Nel van Zyl, of Frontier Asset Management, the company that took over management of the investments in Sharemax, says the company simply issues a face value certificate to executors asking for a valuation for an investment in one of the products.

Cobus de Klerk, a retired partner at Brits audit firm GKL, who has years of experience as an executor of estates, confirms he has to use such a “face value” certificate in drawing up an estate’s account and final assessment of estate duty.

Let’s take a salient example to illustrate the problem. Klaas du Preez, a widower and a particularly wealthy man, died on 10 December last year. Most of his estate appears to consist of a R50m investment in The Villa. Van Zyl at Frontier verifies the face value of the investment on 10 December 2010 was R50m and issues a certificate to that effect.

Du Preez’s will states the R50m investment should be equally divided between his three children. The other assets in the estate are a Bushveld farm worth R4m, which should go (undivided) to the three heirs equally. The estate has little in cash. The remainder of the estate on which 20% tax has to be paid is more than R50m, and the SA Revenue Service (Sars) will head the queue of creditors, demanding R10m in cash. Sars will claim that R10m not from the estate but from the three heirs in equal portions.

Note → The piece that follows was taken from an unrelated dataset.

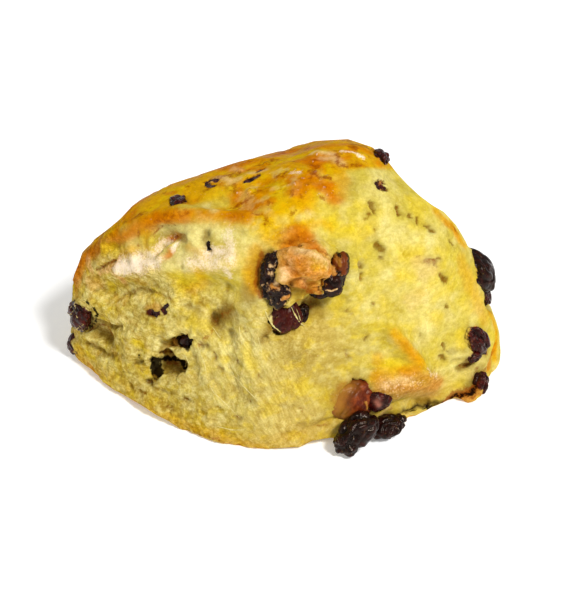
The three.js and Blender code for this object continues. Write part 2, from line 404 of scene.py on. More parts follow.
def cracks(points, size, seed=0.0, width=0.12):
    """1 on thin wandering lines that part lumps of that size, and 0 between them."""
    return smoothstep(np.abs(perlin(points, size, seed)), width, 0)


def stirred(points, size, amount, seed=0.0):
    """The points shifted about by noise, so that what is drawn with them looks less even."""
    shift = np.stack([perlin(points, size, seed + k) for k in (0.1, 0.4, 0.7)], 1)
    return points + amount * shift


def pits(points, spacing, radius, share, seed=0.0):
    """1 in the middle of scattered pits of uneven size, fading to 0 at their edge."""
    shift = Vector([seed * part for part in PITS_SHIFT])
    out = np.zeros(len(points))
    for i, p in enumerate((points / spacing).tolist()):
        away, seeds = noise.voronoi(Vector(p) + shift)
        luck = math.sin(seeds[0].dot(LUCK_WAY)) * LUCK_FACTOR % 1.0
        if luck < share:
            reach = radius * (0.4 + 0.6 * luck / share)
            out[i] = 1 - away[0] * spacing / reach
    return smoothstep(out, 0, 0.7)


# ---- Dough: mesh -----------------------------------------------------------------------------

VOXEL = 0.45
FULL_SMOOTHING = 10
COVER_SMOOTHING = 90
COVER_REACH = 0.7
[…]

This is a sudden “Rich man, poor man” scenario. Instead of inheriting anything from their wealthy father’s estate, each heir now has to cough up at least R3m.

It won’t help to ask the executor to sell part of the investment in The Villa. It can’t be done – there’s no market for it. And had there been a market it would probably not realise as much as a cent in the rand.

And don’t think there’s an easy solution. The executor will know – if he’s read past copies of this magazine – the investment in The Villa is currently worth nothing. That won’t help him at all. He’d have to persuade Sars the face value certificate from Frontier is wrong, which wouldn’t be easy to do. Or is there an executor prepared to try?

Of course, the heirs could ask the executor to appoint another auditor to issue a different valuation. If you know of an auditor prepared to undertake that, please let me know.

Cobus de Klerk’s temporary solution is to draw up a first distribution account and then later to see what the realisable value of The Villa investment will be. But he admits that’s not much of a solution because “estate duty is payable on the valuation of the asset on the date of decease and not on what’s realised at a later date”.

The new directors of the Sharemax-promoted assets will very soon have to consider the matter seriously. Just take the proposed debenture with a 15-year term due to be distributed to investors in terms of the first Section 311 settlement in exchange for their existing investments in Zambezi Mall. For the next 15 years someone, such as Frontier, may continue to issue certificates with a face value equal to the original investment. Just think what that will do to the estate duty faced by innocent investors and heirs sitting with worthless and unmarketable assets.

As has long been advocated, liquidation of all the insolvent Sharemax-promoted schemes would place at least a realistic value on the assets and prevent investors having to pay estate duty for years to come on an already worthless asset.